P.s. Try reading this article out loud to practice your reading skills. Yes sir, it’s knoweldge and practice all at once! Weee!
Tips for Microphone Technique by Yuri Lowenthal and Tara Platt
The mic can be rather daunting when you first start out in voice-over! Practicing at home with one will help to reduce the newness of it, and the distraction from it.
Here are some tips to get you started.
Find your own comfort zone, with regard to proximity. Many voice-over artists will angle slight to the right or left of the mic, for two reasons:
1) This can reduce or eliminate pops from plosive sounds like t, b, or p. When you’re in a session, engineers can help by putting a “pop shield,” a stocking device or foam shield, in front of the mic. But if you angle- speak slightly across the mic – you create a similar effect to a pop screen.
2) You will be able to see and read your copy off to the right or left, without the mic being right in front of it.

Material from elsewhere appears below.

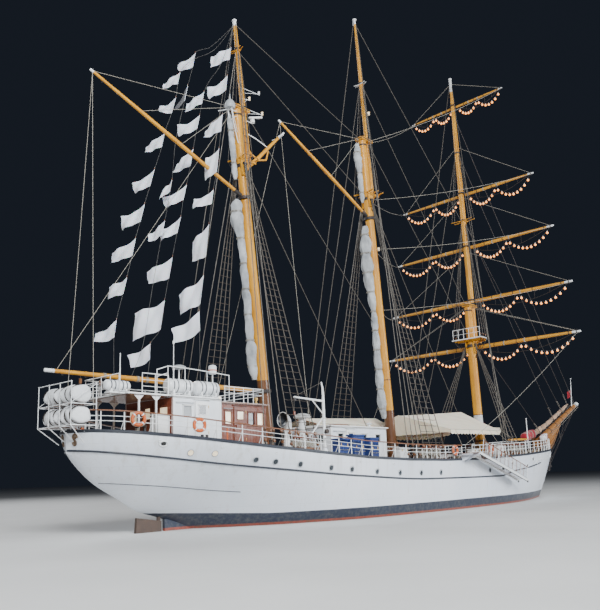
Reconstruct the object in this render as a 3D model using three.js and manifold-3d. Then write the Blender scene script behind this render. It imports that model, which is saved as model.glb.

Well, the mic is there to amplify the sound, so you can be as soft or loud as the job requires, but you need to work with the mic to create this. If you are recording yourself, make sure you are getting a solid wave form, and if you are working with an engineer s/he will do this by first getting a good level of your planned volume before recording the take. You can’t speak softly while the engineer gets a good level, and then shout during your take!
Every different session will call for something different in the way of volume . For example, if you want low, deep sounds from your voice it can help to get very close to the to the mic, perhaps two to three inches. If you know you are going to really project, and speak louder, stand back, seven to nine inches from the mic, so your voice doesn’t distort.
Then trust the mic and your own voice and skill. If you need drama and a “dark” interpretation, you might try a whisper, or near-whisper. And if it is comedy, use a little more level and smile the whole time you are speaking. It is amazing that a smile can come right through the microphone to the listener!
You must be able to see well, to read your copy! Make sure you are well prepared with contacts or reading glasses if you need them, and some artists even carry a small clip-on light, which runs on a battery, to attach to the stand holding your copy. Lighting must be ample to reduce the possibility of unnecessary errors when you read. In many studios you can ask to increase the level of light if it isn’t bright enough for you.
TECHNIQUE AND SKILL
Do your breathing exercises. Practice reading all kinds of different material at home in front of the mic. Try things and experiment at home to learn what your real strengths are. And stretch yourself to try new things. Try different pitches, different volumes, mimic cartoon characters or famous actors or comics. Read out loud in front of the mic and record it if you can, to listen back – you will learn so much from hearing your own work.
The more you develop and then employ your microphone technique and skill, the less the engineer and producer have to rely on enhancements in the studio. The less they work, the faster and easier the session, and the more likely you are to be re-hired! Plus, comfort and skill with the microphone shows your professionalism, getting the job done well and quickly, which is the producer’s goal!